WHAT IS EXPECTED: Report every line below that holds the word "type".

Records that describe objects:
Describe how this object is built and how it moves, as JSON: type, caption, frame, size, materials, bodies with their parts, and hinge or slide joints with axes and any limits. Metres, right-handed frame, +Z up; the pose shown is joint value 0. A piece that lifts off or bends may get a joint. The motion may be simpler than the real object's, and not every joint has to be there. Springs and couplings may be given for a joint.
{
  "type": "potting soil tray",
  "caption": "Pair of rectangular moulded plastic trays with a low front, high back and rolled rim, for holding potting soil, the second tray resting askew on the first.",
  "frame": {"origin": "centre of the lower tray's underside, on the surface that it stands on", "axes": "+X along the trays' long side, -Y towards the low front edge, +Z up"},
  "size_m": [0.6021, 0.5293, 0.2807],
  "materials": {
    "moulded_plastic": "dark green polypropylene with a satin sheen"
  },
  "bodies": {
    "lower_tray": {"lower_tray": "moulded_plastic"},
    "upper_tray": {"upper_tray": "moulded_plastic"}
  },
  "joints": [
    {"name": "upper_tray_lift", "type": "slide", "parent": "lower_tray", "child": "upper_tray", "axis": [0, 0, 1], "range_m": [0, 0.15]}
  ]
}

* * *

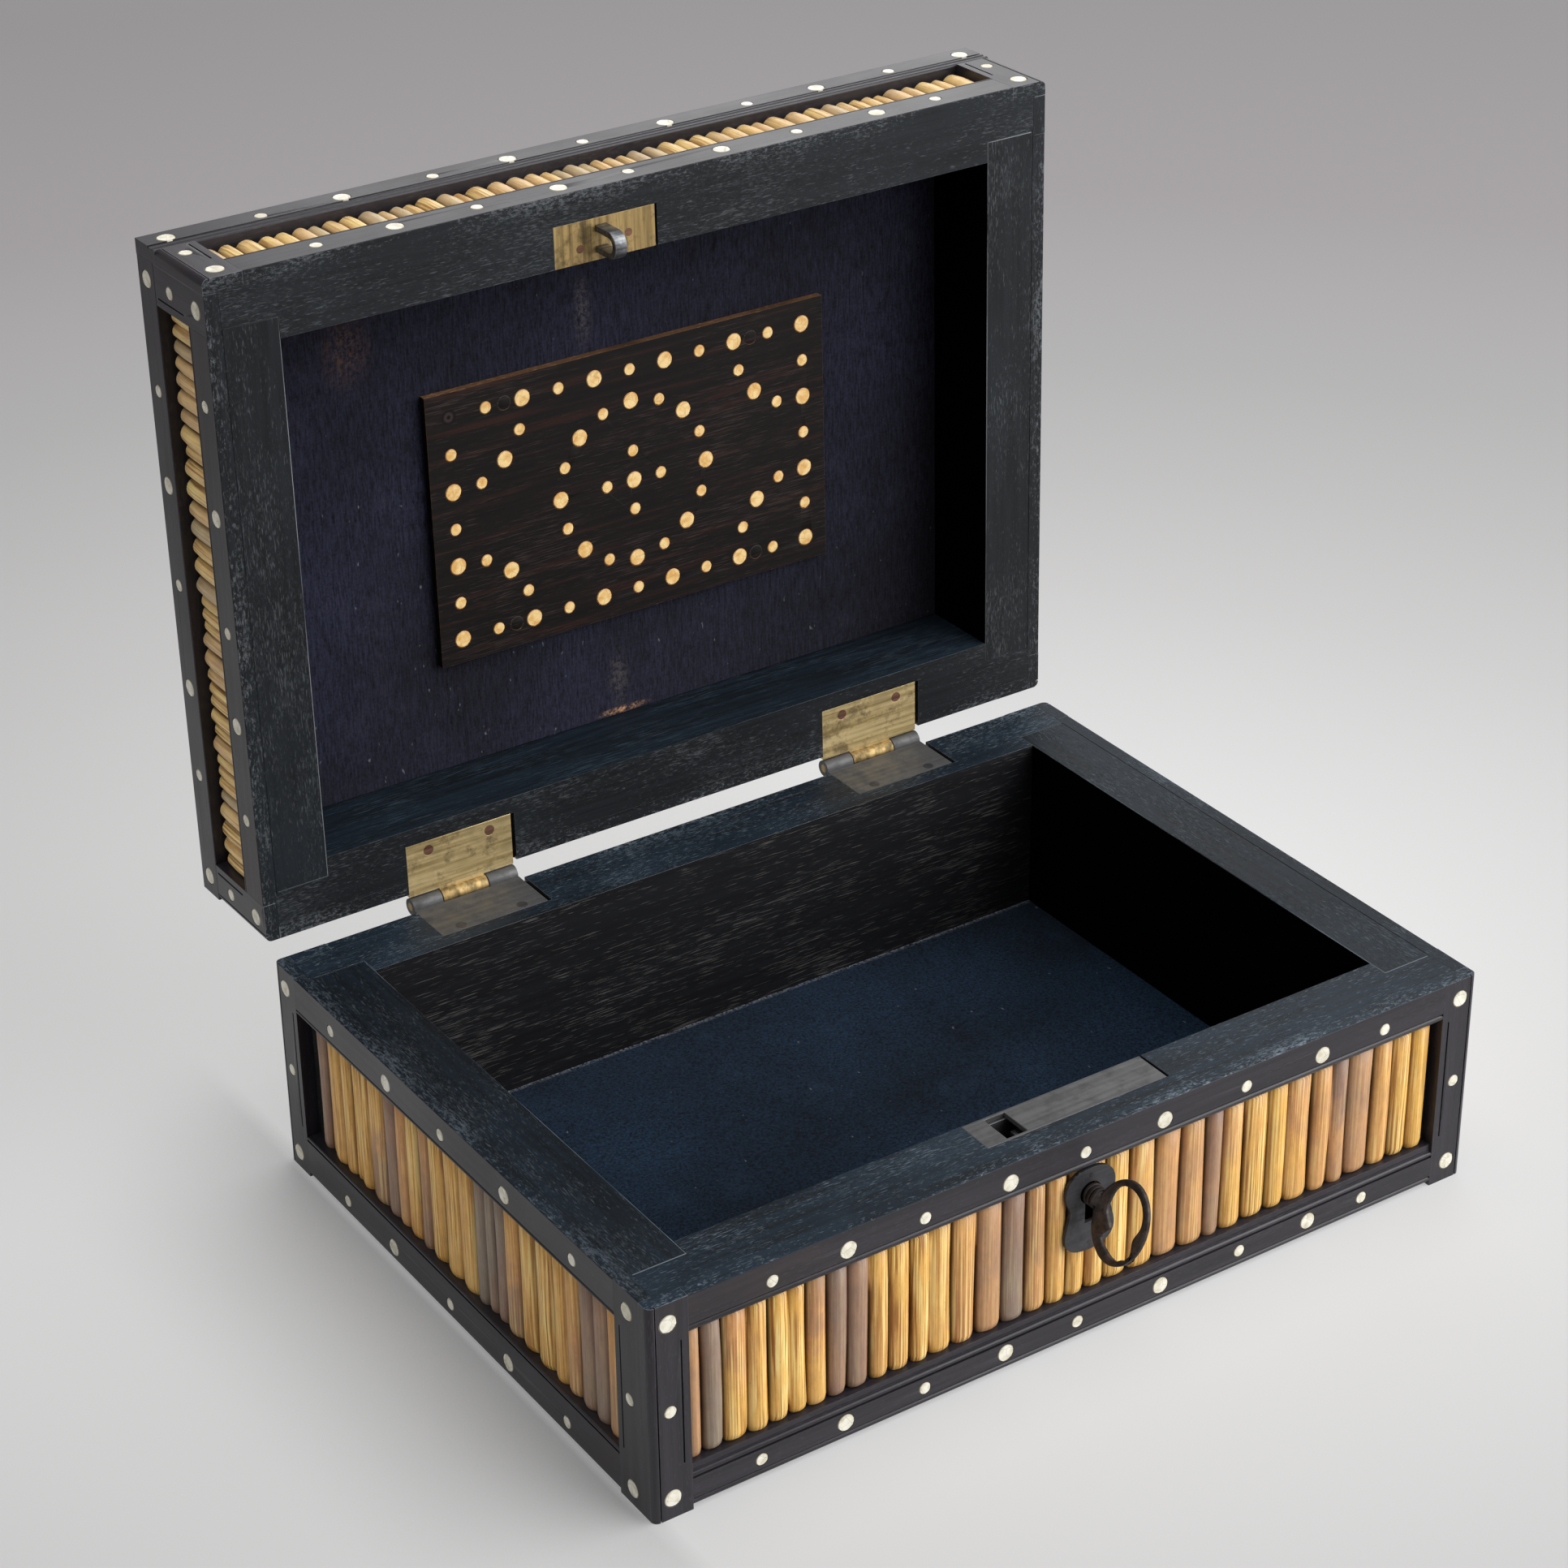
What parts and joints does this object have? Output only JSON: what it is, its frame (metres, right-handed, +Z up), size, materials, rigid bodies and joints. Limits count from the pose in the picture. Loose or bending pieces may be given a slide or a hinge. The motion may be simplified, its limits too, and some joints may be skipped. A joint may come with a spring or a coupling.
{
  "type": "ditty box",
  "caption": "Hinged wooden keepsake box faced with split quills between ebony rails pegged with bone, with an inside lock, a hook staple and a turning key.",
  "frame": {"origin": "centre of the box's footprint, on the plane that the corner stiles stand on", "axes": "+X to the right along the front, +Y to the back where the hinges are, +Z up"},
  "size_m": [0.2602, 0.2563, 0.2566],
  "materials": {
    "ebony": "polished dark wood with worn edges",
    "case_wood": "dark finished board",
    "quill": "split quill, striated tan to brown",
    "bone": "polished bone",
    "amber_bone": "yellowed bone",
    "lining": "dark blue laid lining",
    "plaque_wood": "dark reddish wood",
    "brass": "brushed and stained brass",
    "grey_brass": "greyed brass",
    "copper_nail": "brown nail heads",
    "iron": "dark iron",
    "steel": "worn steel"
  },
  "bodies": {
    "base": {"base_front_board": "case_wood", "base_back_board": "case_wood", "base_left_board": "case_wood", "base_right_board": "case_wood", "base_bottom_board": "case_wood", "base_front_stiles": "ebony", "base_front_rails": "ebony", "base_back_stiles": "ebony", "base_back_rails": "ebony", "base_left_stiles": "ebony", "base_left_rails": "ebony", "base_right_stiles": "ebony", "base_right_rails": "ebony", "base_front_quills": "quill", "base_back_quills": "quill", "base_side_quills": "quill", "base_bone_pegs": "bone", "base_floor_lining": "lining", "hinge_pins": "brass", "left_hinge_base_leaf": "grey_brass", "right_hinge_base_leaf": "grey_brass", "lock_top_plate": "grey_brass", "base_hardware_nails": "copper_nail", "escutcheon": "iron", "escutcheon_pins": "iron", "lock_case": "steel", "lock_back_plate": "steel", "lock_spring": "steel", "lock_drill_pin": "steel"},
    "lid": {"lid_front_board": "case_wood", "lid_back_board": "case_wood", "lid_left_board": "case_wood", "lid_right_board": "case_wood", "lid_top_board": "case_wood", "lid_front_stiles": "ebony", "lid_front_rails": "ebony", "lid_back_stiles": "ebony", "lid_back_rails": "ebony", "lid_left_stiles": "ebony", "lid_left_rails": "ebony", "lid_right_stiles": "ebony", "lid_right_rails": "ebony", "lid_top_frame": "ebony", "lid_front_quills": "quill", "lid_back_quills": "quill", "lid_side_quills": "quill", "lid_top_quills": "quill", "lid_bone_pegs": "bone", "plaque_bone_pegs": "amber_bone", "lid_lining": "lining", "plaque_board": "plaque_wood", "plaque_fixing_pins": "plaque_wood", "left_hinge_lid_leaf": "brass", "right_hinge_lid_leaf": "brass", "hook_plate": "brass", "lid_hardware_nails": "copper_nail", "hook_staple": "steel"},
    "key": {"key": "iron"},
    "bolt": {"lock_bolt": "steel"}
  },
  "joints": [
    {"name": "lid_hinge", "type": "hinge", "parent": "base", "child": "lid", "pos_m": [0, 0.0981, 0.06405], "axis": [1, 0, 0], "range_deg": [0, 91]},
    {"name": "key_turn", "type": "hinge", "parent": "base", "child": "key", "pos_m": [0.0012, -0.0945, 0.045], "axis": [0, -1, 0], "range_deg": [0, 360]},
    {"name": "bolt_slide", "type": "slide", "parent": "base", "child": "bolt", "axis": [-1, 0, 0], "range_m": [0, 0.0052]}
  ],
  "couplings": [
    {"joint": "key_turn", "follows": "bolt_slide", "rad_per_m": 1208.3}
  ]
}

RESULT OF THE EXERCISE:
Describe how this object is built and how it moves, as JSON: type, caption, frame, size, materials, bodies with their parts, and hinge or slide joints with axes and any limits. Metres, right-handed frame, +Z up; the pose shown is joint value 0. A piece that lifts off or bends may get a joint. The motion may be simpler than the real object's, and not every joint has to be there. Springs and couplings may be given for a joint.
  "type": "potting soil tray",
    {"name": "upper_tray_lift", "type": "slide", "parent": "lower_tray", "child": "upper_tray", "axis": [0, 0, 1], "range_m": [0, 0.15]}
  "type": "ditty box",
    {"name": "lid_hinge", "type": "hinge", "parent": "base", "child": "lid", "pos_m": [0, 0.0981, 0.06405], "axis": [1, 0, 0], "range_deg": [0, 91]},
    {"name": "key_turn", "type": "hinge", "parent": "base", "child": "key", "pos_m": [0.0012, -0.0945, 0.045], "axis": [0, -1, 0], "range_deg": [0, 360]},
    {"name": "bolt_slide", "type": "slide", "parent": "base", "child": "bolt", "axis": [-1, 0, 0], "range_m": [0, 0.0052]}